The system finds patterns using all the data it has. Then the user performs the test by presenting the holdout leads to the system without their true dispositions. The system makes its predictions as usual:

Secret test prediction step

The user then secretly compares these predictions to the "true" answer key to determine accuracy.

In practice the secret holdout is exactly the same as the random holdout, just a heck of a lot more complicated and time-consuming. Nevertheless, you could consider it if you don't trust your prediction system for one reason or another.

Faraday supports secret holdout testing. When connecting your data, make sure to remove your holdout first, so Faraday never sees it. Configure your account as usual. Then upload your holdout—minus disposition—as a CSV dataset with a holdout trait, create a matching Holdout cohort, and use it as a the population in a new pipeline. Add the outcome you want to test to the payload, and deploy an identified CSV target. Now match Faraday's predictions back to your original holdout and analyze to evaluate accuracy.

The real deal

Prediction systems finding silly patterns is a real problem—you could even say it's the problem of machine learning. Luckily there are lots of ways to avoid these kinds of shenanigans, and good prediction systems employ them automatically.
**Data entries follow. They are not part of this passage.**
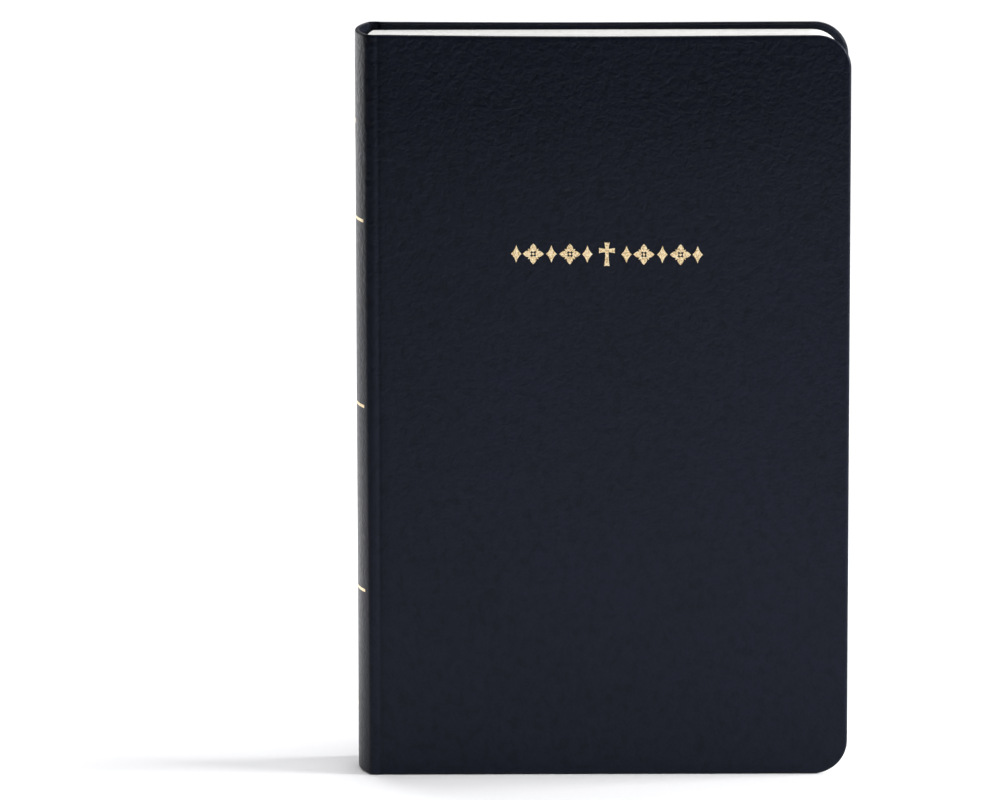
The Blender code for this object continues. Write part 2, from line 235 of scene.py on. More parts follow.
def paper_fibre(nt, p, base, dark, scale=1.0):
    fibre = node(nt, "ShaderNodeTexNoise", Scale=1.6 * scale, Detail=5.0, Roughness=0.65)
    nt.links.new(p, fibre.inputs["Vector"])
    cloud = node(nt, "ShaderNodeTexNoise", Scale=0.10, Detail=3.0)
    nt.links.new(p, cloud.inputs["Vector"])
    a = math_node(nt, "MULTIPLY", fibre.outputs["Fac"], 0.55)
    b = math_node(nt, "MULTIPLY_ADD", cloud.outputs["Fac"], 0.45, a)
    return ramp(nt, b, [(0.3, dark), (0.7, base)]), fibre.outputs["Fac"]


def endpaper_material():
    mat, nt, bsdf = new_mat("endpaper")
    p = uv_mm(nt)
    col, f = paper_fibre(nt, p, (0.80, 0.79, 0.75), (0.71, 0.70, 0.655))
    nt.links.new(col, bsdf.inputs["Base Color"])
    nt.links.new(bump(nt, f, 0.2, 0.03), bsdf.inputs["Normal"])
    bsdf.inputs["Roughness"].default_value = 0.82
    bsdf.inputs["Specular IOR Level"].default_value = 0.3
    return mat


def page_material():
    """Thin paper, with two grey columns of plain bars for its printing."""
    mat, nt, bsdf = new_mat("printed_page")
    p = uv_mm(nt)
    col, f = paper_fibre(nt, p, (0.84, 0.83, 0.79), (0.77, 0.76, 0.715))
    sep = nt.nodes.new("ShaderNodeSeparateXYZ")
    nt.links.new(p, sep.inputs[0])
    x, z = sep.outputs[0], sep.outputs[1]

    def between(v, lo, hi):
        return math_node(nt, "MULTIPLY", math_node(nt, "GREATER_THAN", v, lo), math_node(nt, "LESS_THAN", v, hi))

    x0 = BLOCK_X0
    columns = math_node(nt, "ADD", between(x, x0 + 15.0, x0 + 66.0), between(x, x0 + 69.5, x0 + 120.5))
    body = between(z, PAGE_Z0 + 13.0, PAGE_Z1 - 17.0)
    pitch = 3.05
    row = math_node(nt, "FRACT", math_node(nt, "DIVIDE", z, pitch))
    bar = between(row, 0.30, 0.68)
    # words: breaks along each row, different in every row
    rown = math_node(nt, "FLOOR", math_node(nt, "DIVIDE", z, pitch))
    comb = nt.nodes.new("ShaderNodeCombineXYZ")
    nt.links.new(math_node(nt, "MULTIPLY", x, 0.42), comb.inputs[0])
    nt.links.new(math_node(nt, "MULTIPLY", rown, 7.31), comb.inputs[1])
    words = node(nt, "ShaderNodeTexNoise", Scale=1.0, Detail=1.0)
    nt.links.new(comb.outputs[0], words.inputs["Vector"])
    word = math_node(nt, "GREATER_THAN", words.outputs["Fac"], 0.425)
    texture = node(nt, "ShaderNodeTexNoise", Scale=2.6, Detail=2.0)
    nt.links.new(p, texture.inputs["Vector"])
    tone = math_node(nt, "MULTIPLY_ADD", texture.outputs["Fac"], 0.55, 0.16)
    head = math_node(nt, "MULTIPLY", between(z, PAGE_Z1 - 12.5, PAGE_Z1 - 11.1),
                     math_node(nt, "ADD", between(x, x0 + 15.0, x0 + 37.0), between(x, x0 + 98.5, x0 + 120.5)))
    rule = math_node(nt, "MULTIPLY", between(x, x0 + 67.6, x0 + 67.9), body)
    ink = math_node(nt, "MULTIPLY", math_node(nt, "MULTIPLY", columns, body), math_node(nt, "MULTIPLY", bar, word))
    ink = math_node(nt, "MAXIMUM", ink, math_node(nt, "MAXIMUM", head, rule))
    ink = math_node(nt, "MULTIPLY", ink, tone, clamp=True)
    nt.links.new(mixed(nt, ink, col, (0.10, 0.10, 0.11)), bsdf.inputs["Base Color"])
    nt.links.new(bump(nt, f, 0.15, 0.02), bsdf.inputs["Normal"])
    bsdf.inputs["Roughness"].default_value = 0.74
    bsdf.inputs["Specular IOR Level"].default_value = 0.35
    return mat


def edge_material():
    """Cut edges of hundreds of leaves: fine lines along the leaves."""
    mat, nt, bsdf = new_mat("leaf_edges")
    p = uv_mm(nt, "edge", 0.02, 11.0)
    lines = node(nt, "ShaderNodeTexNoise", Scale=1.0, Detail=4.0, Roughness=0.7)
    nt.links.new(p, lines.inputs["Vector"])
    q = uv_mm(nt, "edge", 0.12, 1.6)
    soft = node(nt, "ShaderNodeTexNoise", Scale=1.0, Detail=3.0)
    nt.links.new(q, soft.inputs["Vector"])
    v = math_node(nt, "MULTIPLY_ADD", soft.outputs["Fac"], 0.4, math_node(nt, "MULTIPLY", lines.outputs["Fac"], 0.6))
    nt.links.new(ramp(nt, v, [(0.30, (0.50, 0.495, 0.485)), (0.42, (0.90, 0.90, 0.895)), (0.62, (0.97, 0.97, 0.97))]),
                 bsdf.inputs["Base Color"])
    nt.links.new(bump(nt, lines.outputs["Fac"], 0.5, 0.06), bsdf.inputs["Normal"])
    bsdf.inputs["Roughness"].default_value = 0.8
    bsdf.inputs["Specular IOR Level"].default_value = 0.25
    return mat


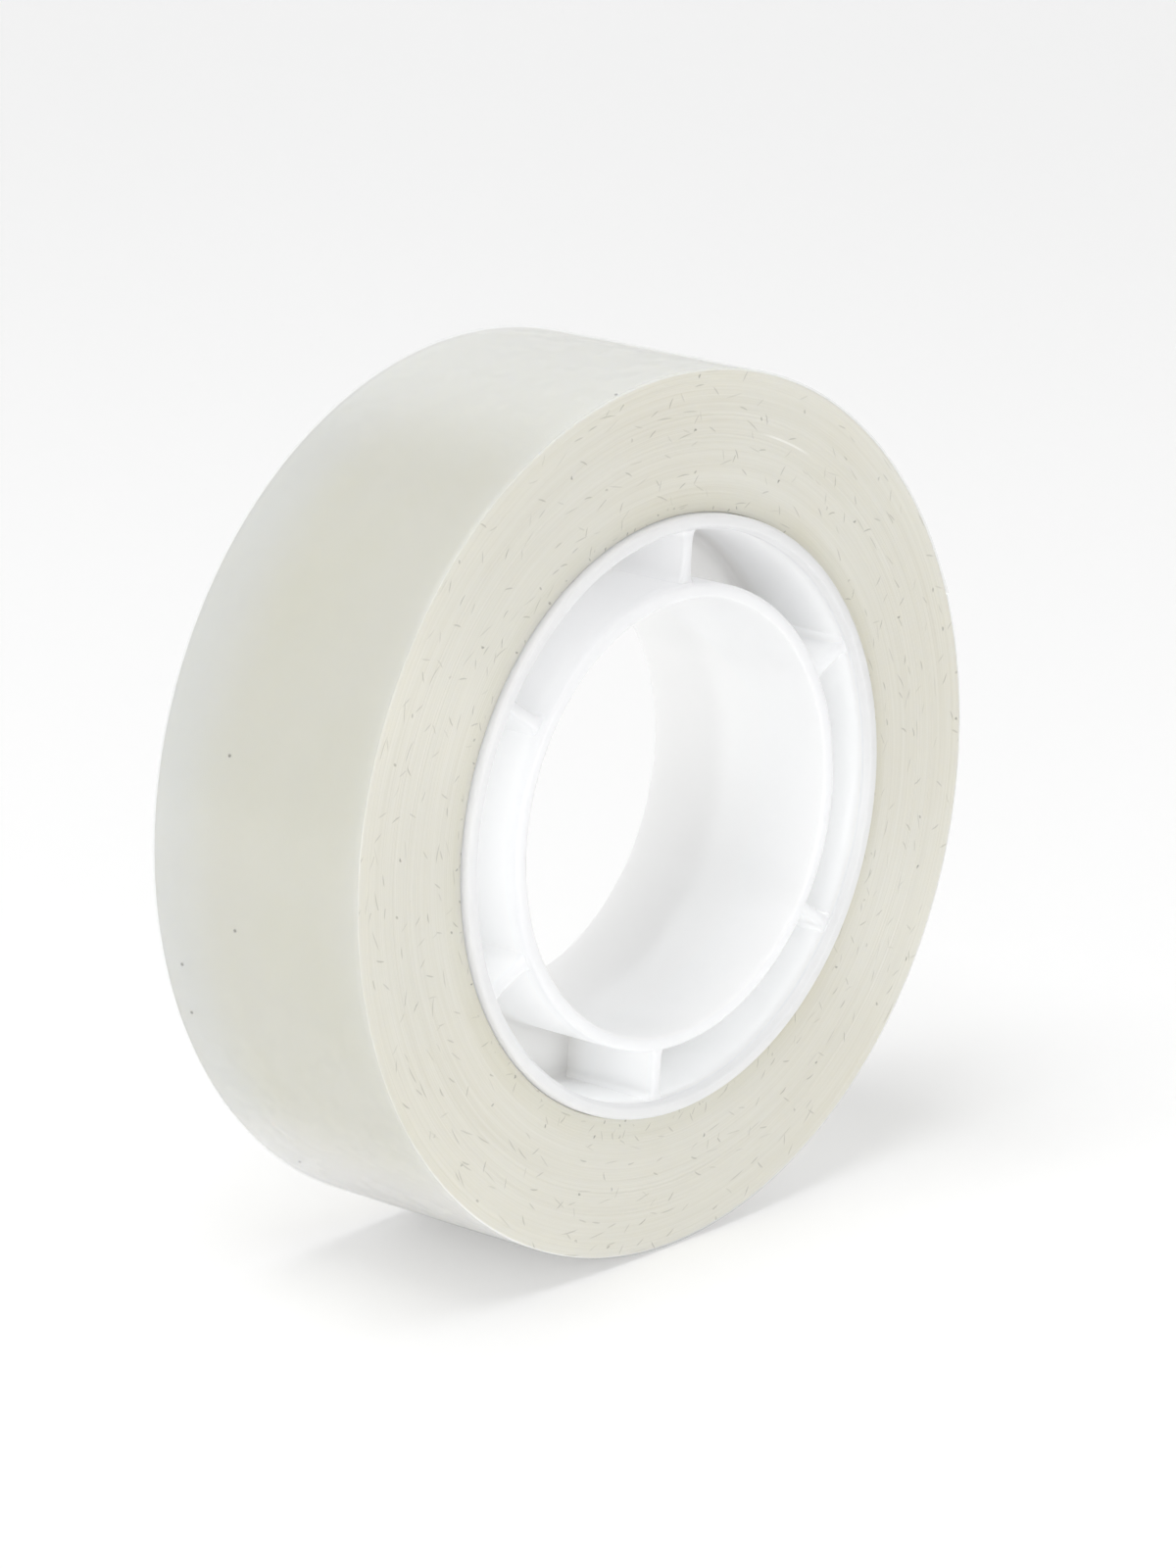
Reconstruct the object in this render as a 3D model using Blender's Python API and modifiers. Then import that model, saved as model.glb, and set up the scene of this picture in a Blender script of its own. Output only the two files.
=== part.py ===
"""Roll of clear adhesive tape on a moulded plastic core.

The roll stands on its rim. Its axis runs along Y through the origin, the open side of the
core faces -Y, and Z is up. All sizes are in metres.

Angles go round the axis from +X towards +Z.
"""

import math

import bmesh
import bpy

# Core moulding
BORE_RADIUS = 0.0127
HUB_WALL = 0.00085
CORE_RADIUS = 0.0175
RIM_WALL = 0.0009
WEB_WALL = 0.0010
EDGE_CHAMFER = 0.00020
RIB_COUNT = 6
RIB_THICKNESS = 0.0007
RIB_SETBACK = 0.0005
FIRST_RIB_DEG = 85.2

# Wound tape, and how far the core's ends stand out of it or short of it
ROLL_RADIUS = 0.0258
TAPE_WIDTH = 0.0158
CORE_PROUD = 0.00055
CORE_BACK_INSET = 0.00115
HUB_BACK_INSET = 0.00305
OUTER_TURN_THICKNESS = 0.0003
TAB_START_DEG = 18.75
TAB_ARC_DEG = 30.0

# Clearances
CLEARANCE = 0.0003

# Facets
SEGMENTS = 96

# Derived places along the axis: the web is halfway along the core
FRONT_Y = -(TAPE_WIDTH + CORE_PROUD) / 2
TAPE_FRONT_Y = FRONT_Y + CORE_PROUD
TAPE_BACK_Y = TAPE_FRONT_Y + TAPE_WIDTH
CORE_BACK_Y = TAPE_BACK_Y - CORE_BACK_INSET
HUB_BACK_Y = TAPE_BACK_Y - HUB_BACK_INSET
WEB_FRONT_Y = (FRONT_Y + CORE_BACK_Y - WEB_WALL) / 2
WEB_BACK_Y = WEB_FRONT_Y + WEB_WALL

# Derived radii
HUB_RADIUS = BORE_RADIUS + HUB_WALL
RIM_INNER_RADIUS = CORE_RADIUS - RIM_WALL
PACK_INNER_RADIUS = CORE_RADIUS + CLEARANCE
TURN_INNER_RADIUS = ROLL_RADIUS - OUTER_TURN_THICKNESS
PACK_OUTER_RADIUS = TURN_INNER_RADIUS - CLEARANCE

# The free end hangs down from its root, so its weight keeps it against the roll.
TAB_ROOT_DEG = TAB_START_DEG + TAB_ARC_DEG
ROOT_GAP_DEG = math.degrees(CLEARANCE / ROLL_RADIUS)
FILM_MIDDLE_RADIUS = ROLL_RADIUS - OUTER_TURN_THICKNESS / 2


def clear_scene():
    for item in list(bpy.data.objects):
        bpy.data.objects.remove(item, do_unlink=True)
    for group in list(bpy.data.collections):
        bpy.data.collections.remove(group)


def new_collection(name):
    group = bpy.data.collections.new(name)
    bpy.context.scene.collection.children.link(group)
    return group


def new_material(name, colour, roughness, alpha=1.0):
    material = bpy.data.materials.new(name)
    material.use_nodes = True
    shader = material.node_tree.nodes["Principled BSDF"]
    shader.inputs["Base Color"].default_value = (*colour, 1.0)
    shader.inputs["Roughness"].default_value = roughness
    shader.inputs["Alpha"].default_value = alpha
    return material


def link_object(name, data, group, material=None):
    item = bpy.data.objects.new(name, data)
    group.objects.link(item)
    if material is not None:
        data.materials.append(material)
    return item


def shade_round(item):
    for polygon in item.data.polygons:
        polygon.use_smooth = True
    item.data.set_sharp_from_angle(angle=math.radians(30))


def turned_solid(name, section, group, material):
    """Turn a closed section of (radius, y) points about the Y axis."""
    mesh = bpy.data.meshes.new(name)
    points = [(radius, y, 0.0) for radius, y in section]
    edges = [(i, (i + 1) % len(points)) for i in range(len(points))]
    mesh.from_pydata(points, edges, [])
    item = link_object(name, mesh, group, material)
    screw = item.modifiers.new("Turn", "SCREW")
    screw.axis = "Y"
    screw.steps = SEGMENTS
    screw.render_steps = SEGMENTS
    screw.use_merge_vertices = True
    screw.merge_threshold = 0.00001
    screw.use_smooth_shade = True
    screw.use_normal_flip = True
    return item


def arc_points(radius, start_deg, end_deg):
    """Points along an arc, on the same facets as the turned solids."""
    facet = 360.0 / SEGMENTS
    angles = [start_deg]
    step = math.floor(start_deg / facet) + 1
    while step * facet < end_deg - facet * 0.05:
        if step * facet > start_deg + facet * 0.05:
            angles.append(step * facet)
        step += 1
    angles.append(end_deg)
    return [(radius * math.cos(math.radians(a)), radius * math.sin(math.radians(a))) for a in angles]


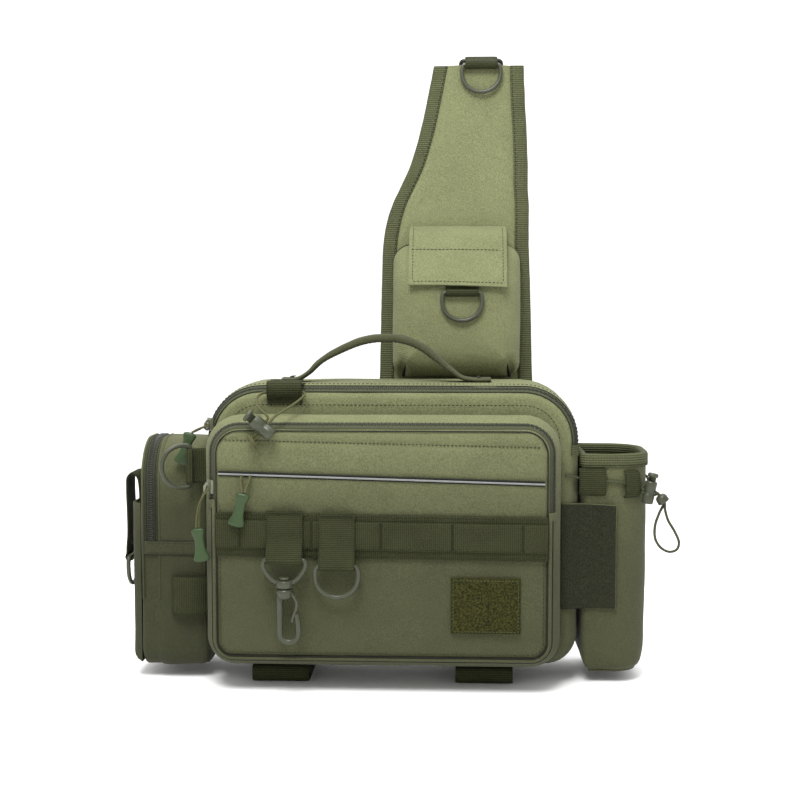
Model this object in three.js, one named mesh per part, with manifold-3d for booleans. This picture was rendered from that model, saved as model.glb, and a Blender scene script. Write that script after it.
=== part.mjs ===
import * as THREE from 'three';
import { mergeVertices } from 'three/addons/utils/BufferGeometryUtils.js';
import Module from 'manifold-3d';

// Sizes are in millimetres, with X to the right, Y to the back and Z up.
// The front panel of the front pocket lies at Y 0 and the floor at Z 0.

const GAP = 0.3;
const WEB = 1.4;
const CORNER_STEPS = 4;

// Main compartment
const MAIN = {
  centre: 4, half: 133.5, low: 13, high: 216,
  radii: { br: 24, tr: 40, tl: 40, bl: 24 },
};
const MAIN_BACK = 113;
const MAIN_OUTER = [
  { inset: 15, depth: 28.4 },
  { inset: 8.5, depth: 28.8 },
  { inset: 6.2, depth: 30.2 },
  { inset: 1.4, depth: 36.6 },
  { inset: 0.4, depth: 42 },
  { inset: 0, depth: 54 },
  { inset: 0, depth: 96 },
  { inset: 1.6, depth: 106 },
  { inset: 6, depth: 111.5 },
  { inset: 12, depth: MAIN_BACK },
];
const MAIN_INNER = [
  { inset: 10.4, depth: 30.4 },
  { inset: 7.7, depth: 31.4 },
  { inset: 2.9, depth: 37.8 },
  { inset: 1.8, depth: 54 },
  { inset: 1.8, depth: 96 },
  { inset: 7.4, depth: 109.6 },
  { inset: 13, depth: 111.1 },
];
const MAIN_ZIP = { inset: 3.8, depth: 33.4, width: 6.4, stopLeft: 171, stopRight: 171 };

// Front pocket
const FRONT = {
  centre: -1.8, half: 125, low: 17, high: 195.4,
  radii: { br: 21, tr: 26, tl: 26, bl: 21 },
};
const FRONT_OUTER = [
  { inset: 15, depth: 0 },
  { inset: 11, depth: 0.25 },
  { inset: 9.2, depth: 1.5 },
  { inset: 4.4, depth: 7.9 },
  { inset: 0.7, depth: 15 },
  { inset: 0, depth: 20 },
  { inset: 1.6, depth: 25 },
  { inset: 4, depth: 28 },
];
const FRONT_INNER = [
  { inset: 16, depth: 1.8 },
  { inset: 10.7, depth: 2.5 },
  { inset: 5.9, depth: 9 },
  { inset: 2.5, depth: 15.4 },
  { inset: 1.8, depth: 20 },
  { inset: 5.6, depth: 30 },
];
const FRONT_ZIP = { inset: 6.8, depth: 4.7, width: 6.4, stopLeft: 136, stopRight: 128 };

// Zip bevels of the main compartment and the front pocket lean by this share of inset to depth.
const BEVEL = { inset: 0.6, depth: 0.8 };

// Left pouch, seen from the side, with Y across and Z up
const POUCH = {
  centre: 72, half: 38, low: 8, high: 175,
  radii: { br: 16, tr: 30, tl: 30, bl: 16 },
};
const POUCH_SIDE = MAIN.centre - MAIN.half - 0.4;
const POUCH_OUTER = [
  { inset: 3, depth: 0 },
  { inset: 0.6, depth: 4 },
  { inset: 0, depth: 10 },
  { inset: 0, depth: 34.6 },
  { inset: 0.9, depth: 46.4 },
  { inset: 4, depth: 48.4 },
  { inset: 12, depth: 48.9 },
];
const POUCH_INNER = [
  { inset: 4.8, depth: -1 },
  { inset: 1.8, depth: 10 },
  { inset: 1.8, depth: 34.6 },
  { inset: 2.7, depth: 45.4 },
  { inset: 5, depth: 46.7 },
  { inset: 12.4, depth: 47.1 },
];
const POUCH_ZIP = { near: 35.4, far: 45.6, over: -2, under: 4, face: 0.5, back: 1.6, stop: 101 };

// Slip pocket on the outer face of the left pouch
const SLIP = {
  centre: 72, half: 34, low: 12, high: 129,
  radii: { br: 12, tr: 2, tl: 2, bl: 12 },
};
const SLIP_OUTER = [
  { inset: 1, depth: 49.2 },
  { inset: 0, depth: 52 },
  { inset: 3, depth: 55.4 },
  { inset: 9, depth: 56.4 },
];
const SLIP_INNER = [
  { inset: 2.4, depth: 48 },
  { inset: 1.5, depth: 51.8 },
  { inset: 4, depth: 54 },
  { inset: 9.6, depth: 54.9 },
];
const SLIP_OPEN = 20;

// Bottle pocket, seen from above, with X across and Y to the back
const BOTTLE = {
  centre: MAIN.centre + MAIN.half + 25.9, half: 23.9, low: 34, high: 110,
  radii: { br: 23, tr: 23, tl: 4, bl: 4 },
};
const BOTTLE_RIM = 165;
const BOTTLE_OUTER = [
  { inset: 13, depth: 8.3 },
  { inset: 8, depth: 8.7 },
  { inset: 3.5, depth: 12 },
  { inset: 1.2, depth: 20 },
  { inset: 0, depth: 40 },
  { inset: 0, depth: 150 },
  { inset: 0.3, depth: BOTTLE_RIM },
];
const BOTTLE_INNER = [
  { inset: 14, depth: 10.3 },
  { inset: 9, depth: 10.7 },
  { inset: 5.3, depth: 13.5 },
  { inset: 3, depth: 21 },
  { inset: 1.8, depth: 40 },
  { inset: 1.8, depth: 150 },
  { inset: 2.1, depth: BOTTLE_RIM + 5 },
];
const RIM = { low: 157, lowInside: 158.5, top: 166.5, outside: -1.5, inside: 3.5 };

// Shoulder strap, in its own leaning frame with X across, Y through and Z along the strap
const STRAP_FOOT = { y: 116.5, z: 212 };
const STRAP_LEAN = THREE.MathUtils.degToRad(6.4);
const STRAP_EDGES = [
  { along: -12, left: -10, right: 109 },
  { along: 14, left: -9.3, right: 108 },
  { along: 53, left: -8.7, right: 107.2 },
  { along: 84, left: -8.1, right: 106.4 },
  { along: 107, left: -7.4, right: 105.6 },
  { along: 123, left: -5.2, right: 105.6 },
  { along: 139, left: -0.6, right: 105.6 },
  { along: 154, left: 6.3, right: 104.8 },
  { along: 170, left: 13.3, right: 104.8 },
  { along: 193, left: 20.2, right: 104 },
  { along: 225, left: 27.1, right: 102.4 },
  { along: 248.5, left: 31.6, right: 101.6 },
];
const PAD = { thick: 7.6, edgeFront: 2.4, edgeBack: 5.2, edgeWidth: 10.5, shoulder: 13 };
const BINDING = { thick: 1, reach: 10.2, over: 1.3 };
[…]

Behind the scenes, Faraday runs random and/or recent holdout testing constantly to confirm it's finding legitimate patterns that are practically useful going forward.

I know all this (I helped build the system!), but I still treasure my ongoing skepticism, and you should too. Hopefully understanding how pattern validation works, and seeing how it operates behind the scenes, will help you develop a careful confidence in the predictions you build your workflows around.